Cat Bordhi, author of A Treasury of Magical Knitting
“I laughed. I cried. I wiped the tears away and felt joy. But most of all, I felt inspired. I bought this book for ‘research’ into my hidden passion of one day owning my very own furry, smiling alpaca. Instead, I ended up with an inspiring story of compassion and perseverance and the reason why we humans love (and spend so much time trying to figure out) our animals. A beautiful read for anyone—especially animal lovers.
Ashley G., reader/reviewer
“Kathy Sletto unravels the bucolic dream in Keeping Watch: 30 Sheep, 24 Rabbits, 2 Llamas, 1 Alpaca and a Shepherdess With a Day Job, an amusing living-la-vida-fauna memoir in which lambs think they are children and llamas go rogue.”
Vogue Knitting
“People’s stories about their pets are often about as entertaining as detailed accounts of their dreams, or of sitcom episodes you didn’t see. Ho-hum. Guess you had to be there. But in Keeping Watch: 30 Sheep, 24 Rabbits, 2 Llamas, 1 Alpaca, and a Shepherdess With a Day Job,” Kathryn A. Sletto manages to make her animal stories compelling, funny, poignant and sometimes genuinely sad. . . It doesn’t hurt that she has a gift for comic pacing, spinning her tales with just enough exposition, description and touches of Minnesota color.”
Minneapolis Star Tribune
“Living the Dream: This year-in-the-life look at animal husbandry is sure to interest knitters who’ve had the idea that producing their own fiber animals would be fun . . . and the heartwarming stories in Keeping Watch will make knitters who are so inclined feel the tug of an agricultural life.”
About.com: Knitting
“There is a word in both Swedish and Norwegian which fits the book perfectly – it is the term Lagom. It means: just right, in balance, optimal. And Keeping Watch was exactly that. Lagom. Keeping Watch was funny; I laughed out loud. It was touching; I dabbed a tear. It gave such a sense of place – western Minnesota and Douglas County. She balanced the stories of her animals with the realities of living in a small town, the neighbors, nature, the challenges of farming and economy, and of course humor! Kathy Sletto’s Keeping Watch combined the Minnesota area reminiscent of Lake Wobegon and its Scandinavian farmers, with the engaging animal stories found in James Herriot’s book series All Creatures Great and Small.
Taryn F., reader/reviewer
“Keeping Watch: 30 Sheep, 24 Rabbits, 2 Llamas, 1 Alpaca, and a Shepherdess With a Day Job,” takes you through the seasons of a year on the farm and introduces the reader to many of the animals, neighbors, relatives, and colleagues, and their delightful and humorous anecdotes that reveal their distinct personalities. Among the characters you’ll fall in with Lamb Chop, the lamb with an identity crisis who prefers humans and dogs to sheep; Tony, the humming alpaca with a passion for newborn lambs; and Steve, the wayward rabbit who is ever escaping from his cage, only to be found mimicking road kill alongside the drive. From drought to breeding issues, challenges arise with Kathy working to veer the farm from financial loss. As the year closes and winter settles in, it’s clear that she values their small farm lifestyle and all it entails. Readers will be crossing their fingers that they’re in business another year.

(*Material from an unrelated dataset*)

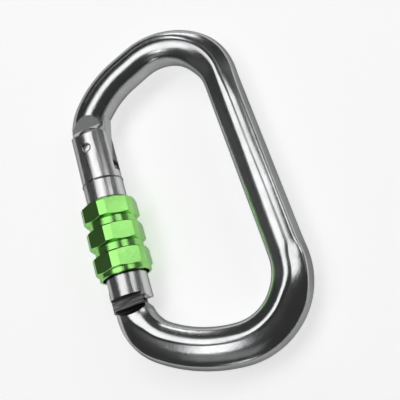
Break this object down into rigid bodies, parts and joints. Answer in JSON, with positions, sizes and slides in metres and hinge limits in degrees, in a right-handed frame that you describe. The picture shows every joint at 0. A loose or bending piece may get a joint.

Des Moines Cityview: Central Iowa’s Independent Weekly
“In her farm memoir Keeping Watch, Kathy Sletto recounts the long days of numbingly hard work, the abject financial realities, and the hands-on management of the back ends of various animals. But she clearly loves farm life, and in her anecdotes, which channel the emotional insights of James Herriot and the practicality of Mother Earth News, she makes small farming seem like a good idea – or at least a lot of fun.”
MinnPost
“Delightful critters ‘star’ in Keeping Watch: Like snowflakes, no two dogs or cats or any other animals are alike. Each has its own unique personality. Anyone who doubts that statement should read Kathy Sletto’s book, Keeping Watch. Hot off the press it’s a real hoot from the first page to last. . . Keeping Watch is a lively – often hilarious, sometimes sad – account of her decision to become a full-time shepherdess, the difficulties she faced, the joys and pitfalls along the way, and – most of all – it’s a story of the most entertaining menagerie of critters you’re likely to come across this side of Dr. Doolittle. . . . The result is Keeping Watch, a finely written book by a woman who knows her subjects through and through. Like all people living in the country, Sletto is a keen observer of nature’s ways and seasonal changes, which she describes so vividly you are there in the seasons, right with her and her animals. . .That supreme novelist Leo Tolstoy had a knack for writing about animals, even just in a sentence or paragraph, that brought them as alive on the page as his human characters. Sletto has that same rare knack. Her many animals, even the minor players, are so vividly unique the reader is in constant suspense about what goofy, wonderful antics they’re going to surprise us with next. This is one of those rare books that has you grinning ear-to-ear as you’re reading it.”